Asked if the Holy See would lodge an official protest, Lombardi demurred. He stressed that it was a "passing greeting," not an official meeting, and that it was set up out of a "desire to show an attention for everyone, including dissidents."

In Havana, the pope met Fidel Castro over the weekend in a 40-minute session at the former president's home that the Vatican described as "informal and familial," with an exchange of books and discussion about issues facing humanity.
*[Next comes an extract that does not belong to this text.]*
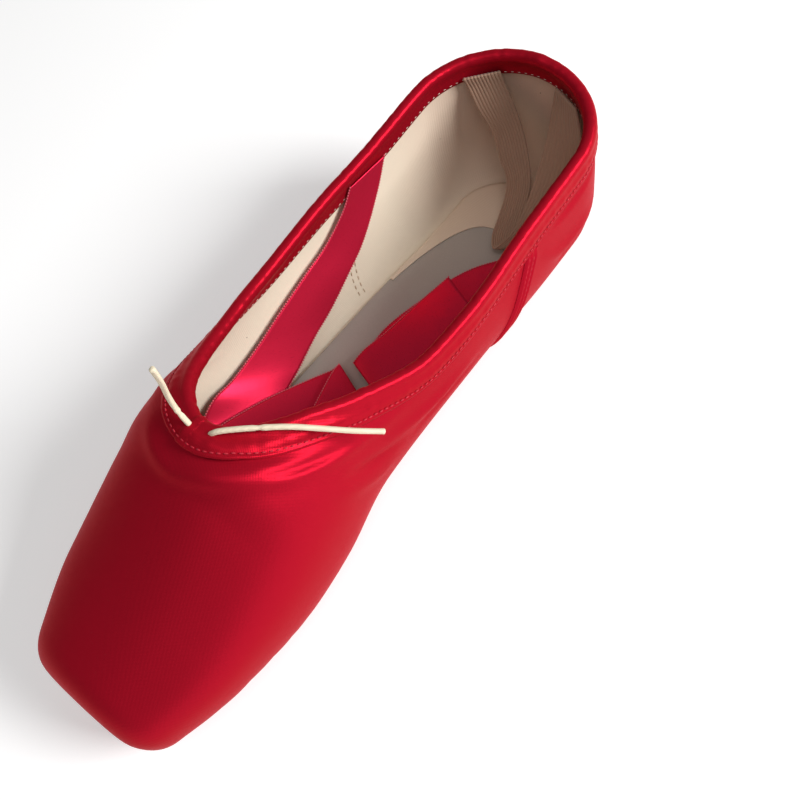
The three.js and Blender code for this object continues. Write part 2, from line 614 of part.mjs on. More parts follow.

The topics included Francis' recent encyclical on the environment and the global economic system.

Video of the encounter broadcast on Cuban state media showed the 89-year-old Castro chatting animatedly with Francis, the pope in his white vestments while Castro wore a white button-down shirt and Adidas sweat top.

The meeting brought together the leader who shaped Cuba and inspired millions of Latin Americans over the last half of the 20th century and the region's first pope, whom many Cubans credit with opening a path to the future by mediating the warming of diplomatic relations between their country and the United States.

Francis then met for an hour with Fidel's 84-year-old brother Raul, a declared atheist who, perhaps jokingly, has said he likes the pope so much he is thinking of returning to his Catholic roots.

In his homily, delivered under the gaze of a metal portrait of revolutionary fighter Che Guevara, Francis urged Cubans to care for one another out of a sense of service, not ideology. It was a subtle poke at the communist system.

"Whoever wishes to be great must serve others, not be served by others," he said. "Service is never ideological, for we do not serve ideas, we serve people."